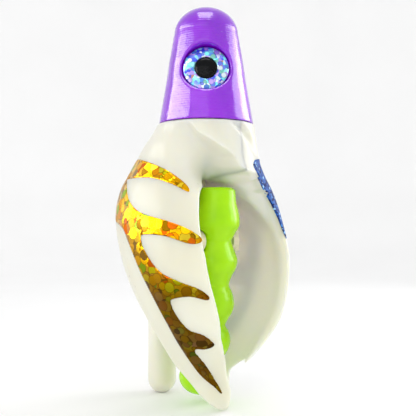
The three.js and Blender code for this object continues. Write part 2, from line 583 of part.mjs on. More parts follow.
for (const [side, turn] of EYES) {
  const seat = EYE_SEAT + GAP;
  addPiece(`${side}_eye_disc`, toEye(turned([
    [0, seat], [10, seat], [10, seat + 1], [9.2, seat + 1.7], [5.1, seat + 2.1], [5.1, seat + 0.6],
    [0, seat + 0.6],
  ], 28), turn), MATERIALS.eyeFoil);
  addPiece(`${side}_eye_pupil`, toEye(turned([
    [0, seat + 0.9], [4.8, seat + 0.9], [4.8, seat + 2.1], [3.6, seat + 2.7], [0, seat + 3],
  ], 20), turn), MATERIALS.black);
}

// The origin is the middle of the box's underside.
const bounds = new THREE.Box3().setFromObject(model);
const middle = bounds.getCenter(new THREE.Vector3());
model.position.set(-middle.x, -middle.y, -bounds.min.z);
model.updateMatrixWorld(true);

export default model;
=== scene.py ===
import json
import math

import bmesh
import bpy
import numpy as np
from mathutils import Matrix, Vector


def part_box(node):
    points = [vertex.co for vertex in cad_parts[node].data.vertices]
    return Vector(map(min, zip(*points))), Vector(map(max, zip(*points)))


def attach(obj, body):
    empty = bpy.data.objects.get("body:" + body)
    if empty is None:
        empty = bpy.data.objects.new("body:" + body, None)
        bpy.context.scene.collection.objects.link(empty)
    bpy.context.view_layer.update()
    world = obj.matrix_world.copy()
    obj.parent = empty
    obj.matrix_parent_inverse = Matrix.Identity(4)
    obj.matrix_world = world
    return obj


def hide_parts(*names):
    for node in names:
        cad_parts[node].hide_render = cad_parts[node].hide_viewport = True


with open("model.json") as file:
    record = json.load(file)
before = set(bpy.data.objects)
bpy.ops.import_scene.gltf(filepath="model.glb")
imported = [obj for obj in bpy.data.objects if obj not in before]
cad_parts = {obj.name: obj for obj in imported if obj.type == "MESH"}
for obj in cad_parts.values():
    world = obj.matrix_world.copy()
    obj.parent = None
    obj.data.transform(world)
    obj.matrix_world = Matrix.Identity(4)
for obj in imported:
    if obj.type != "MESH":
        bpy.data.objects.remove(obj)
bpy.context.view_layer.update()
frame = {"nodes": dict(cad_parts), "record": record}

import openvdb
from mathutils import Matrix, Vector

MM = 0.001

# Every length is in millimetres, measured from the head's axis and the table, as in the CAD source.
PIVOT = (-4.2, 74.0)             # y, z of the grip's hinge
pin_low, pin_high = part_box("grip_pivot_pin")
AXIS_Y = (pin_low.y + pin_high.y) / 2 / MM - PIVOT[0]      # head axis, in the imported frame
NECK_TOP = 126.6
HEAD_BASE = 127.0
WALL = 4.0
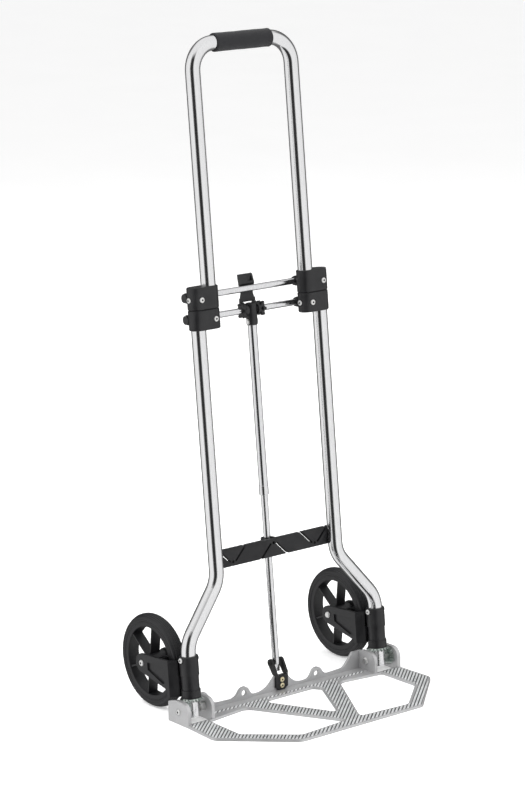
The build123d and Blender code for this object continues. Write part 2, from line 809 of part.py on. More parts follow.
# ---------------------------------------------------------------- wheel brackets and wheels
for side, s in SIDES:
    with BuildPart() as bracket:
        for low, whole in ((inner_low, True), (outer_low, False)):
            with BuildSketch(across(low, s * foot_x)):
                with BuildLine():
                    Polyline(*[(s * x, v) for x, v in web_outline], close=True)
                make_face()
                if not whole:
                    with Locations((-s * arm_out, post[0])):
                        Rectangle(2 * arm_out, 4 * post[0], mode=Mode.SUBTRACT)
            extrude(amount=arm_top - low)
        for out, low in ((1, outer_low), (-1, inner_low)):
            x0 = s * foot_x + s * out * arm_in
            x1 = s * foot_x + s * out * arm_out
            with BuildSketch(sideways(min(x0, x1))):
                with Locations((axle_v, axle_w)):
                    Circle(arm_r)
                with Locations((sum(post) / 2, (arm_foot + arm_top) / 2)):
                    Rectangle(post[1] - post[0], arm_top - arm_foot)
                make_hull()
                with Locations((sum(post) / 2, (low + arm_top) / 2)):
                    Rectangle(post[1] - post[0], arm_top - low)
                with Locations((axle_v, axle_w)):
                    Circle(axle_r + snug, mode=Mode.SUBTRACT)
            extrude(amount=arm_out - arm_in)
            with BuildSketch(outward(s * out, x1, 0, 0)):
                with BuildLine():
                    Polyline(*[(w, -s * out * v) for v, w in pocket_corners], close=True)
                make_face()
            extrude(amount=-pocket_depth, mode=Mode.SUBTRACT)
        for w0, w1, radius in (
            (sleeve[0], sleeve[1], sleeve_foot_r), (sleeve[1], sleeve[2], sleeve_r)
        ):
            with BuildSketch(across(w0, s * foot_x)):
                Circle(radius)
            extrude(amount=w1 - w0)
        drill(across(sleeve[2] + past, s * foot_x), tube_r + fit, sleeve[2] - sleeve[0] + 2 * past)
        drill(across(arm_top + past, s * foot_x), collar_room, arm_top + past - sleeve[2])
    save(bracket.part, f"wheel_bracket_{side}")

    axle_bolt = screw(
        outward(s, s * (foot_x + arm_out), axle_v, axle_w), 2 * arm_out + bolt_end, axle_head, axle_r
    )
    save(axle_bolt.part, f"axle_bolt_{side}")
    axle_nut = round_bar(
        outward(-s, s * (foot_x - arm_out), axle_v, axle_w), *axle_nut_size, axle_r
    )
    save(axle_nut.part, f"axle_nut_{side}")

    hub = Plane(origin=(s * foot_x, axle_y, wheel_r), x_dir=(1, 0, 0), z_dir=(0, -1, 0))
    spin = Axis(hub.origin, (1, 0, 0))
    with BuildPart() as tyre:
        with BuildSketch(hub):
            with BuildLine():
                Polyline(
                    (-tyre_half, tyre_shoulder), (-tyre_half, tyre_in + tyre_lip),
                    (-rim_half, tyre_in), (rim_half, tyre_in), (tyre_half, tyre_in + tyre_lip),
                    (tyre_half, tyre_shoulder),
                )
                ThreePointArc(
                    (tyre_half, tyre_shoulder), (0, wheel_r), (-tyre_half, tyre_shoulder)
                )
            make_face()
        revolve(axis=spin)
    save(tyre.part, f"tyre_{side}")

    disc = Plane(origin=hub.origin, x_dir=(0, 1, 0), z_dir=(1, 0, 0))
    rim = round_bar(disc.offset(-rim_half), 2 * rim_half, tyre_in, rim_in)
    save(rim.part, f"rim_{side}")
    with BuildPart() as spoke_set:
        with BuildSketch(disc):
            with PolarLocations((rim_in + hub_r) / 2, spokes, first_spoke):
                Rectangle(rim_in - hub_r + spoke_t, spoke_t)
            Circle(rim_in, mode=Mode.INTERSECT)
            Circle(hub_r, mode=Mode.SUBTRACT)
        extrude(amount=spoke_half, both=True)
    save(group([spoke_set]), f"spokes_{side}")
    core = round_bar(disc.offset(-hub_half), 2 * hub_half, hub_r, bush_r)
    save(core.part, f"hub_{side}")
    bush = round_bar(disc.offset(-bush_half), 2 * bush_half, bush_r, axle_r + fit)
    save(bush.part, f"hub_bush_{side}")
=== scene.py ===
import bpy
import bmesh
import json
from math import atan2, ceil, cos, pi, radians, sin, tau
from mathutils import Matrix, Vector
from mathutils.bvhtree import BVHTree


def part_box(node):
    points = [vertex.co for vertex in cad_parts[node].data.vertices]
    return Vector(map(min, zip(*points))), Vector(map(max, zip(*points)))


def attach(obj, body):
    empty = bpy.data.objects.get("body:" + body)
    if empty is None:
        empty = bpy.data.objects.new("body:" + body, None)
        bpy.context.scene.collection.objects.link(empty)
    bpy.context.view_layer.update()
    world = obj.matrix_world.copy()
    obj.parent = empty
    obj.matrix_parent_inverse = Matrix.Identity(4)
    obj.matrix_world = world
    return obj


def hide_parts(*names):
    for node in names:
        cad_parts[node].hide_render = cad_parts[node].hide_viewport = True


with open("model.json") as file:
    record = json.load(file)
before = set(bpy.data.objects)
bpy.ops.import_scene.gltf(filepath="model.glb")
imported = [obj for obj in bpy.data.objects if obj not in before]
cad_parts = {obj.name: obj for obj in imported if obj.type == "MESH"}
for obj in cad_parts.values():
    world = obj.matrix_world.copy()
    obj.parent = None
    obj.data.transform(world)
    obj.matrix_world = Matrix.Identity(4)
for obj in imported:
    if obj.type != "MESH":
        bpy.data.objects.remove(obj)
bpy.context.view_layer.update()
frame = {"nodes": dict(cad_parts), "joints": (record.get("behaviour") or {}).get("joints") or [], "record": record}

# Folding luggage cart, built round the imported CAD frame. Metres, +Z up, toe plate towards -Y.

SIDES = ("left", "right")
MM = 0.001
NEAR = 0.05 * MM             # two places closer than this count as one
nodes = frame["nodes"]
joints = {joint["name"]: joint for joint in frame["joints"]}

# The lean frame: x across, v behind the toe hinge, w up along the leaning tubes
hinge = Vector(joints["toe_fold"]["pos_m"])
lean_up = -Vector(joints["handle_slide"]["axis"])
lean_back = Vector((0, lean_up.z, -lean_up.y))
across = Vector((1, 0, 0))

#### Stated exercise
Each line from the start of the listing above through the line containing "export default model;" should be copied exactly, please, with no other lines added.

#### Response to the task
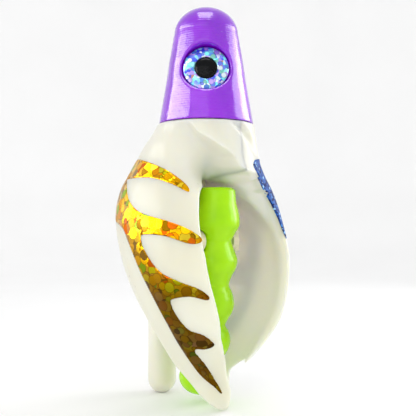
The three.js and Blender code for this object continues. Write part 2, from line 583 of part.mjs on. More parts follow.
for (const [side, turn] of EYES) {
  const seat = EYE_SEAT + GAP;
  addPiece(`${side}_eye_disc`, toEye(turned([
    [0, seat], [10, seat], [10, seat + 1], [9.2, seat + 1.7], [5.1, seat + 2.1], [5.1, seat + 0.6],
    [0, seat + 0.6],
  ], 28), turn), MATERIALS.eyeFoil);
  addPiece(`${side}_eye_pupil`, toEye(turned([
    [0, seat + 0.9], [4.8, seat + 0.9], [4.8, seat + 2.1], [3.6, seat + 2.7], [0, seat + 3],
  ], 20), turn), MATERIALS.black);
}

// The origin is the middle of the box's underside.
const bounds = new THREE.Box3().setFromObject(model);
const middle = bounds.getCenter(new THREE.Vector3());
model.position.set(-middle.x, -middle.y, -bounds.min.z);
model.updateMatrixWorld(true);

export default model;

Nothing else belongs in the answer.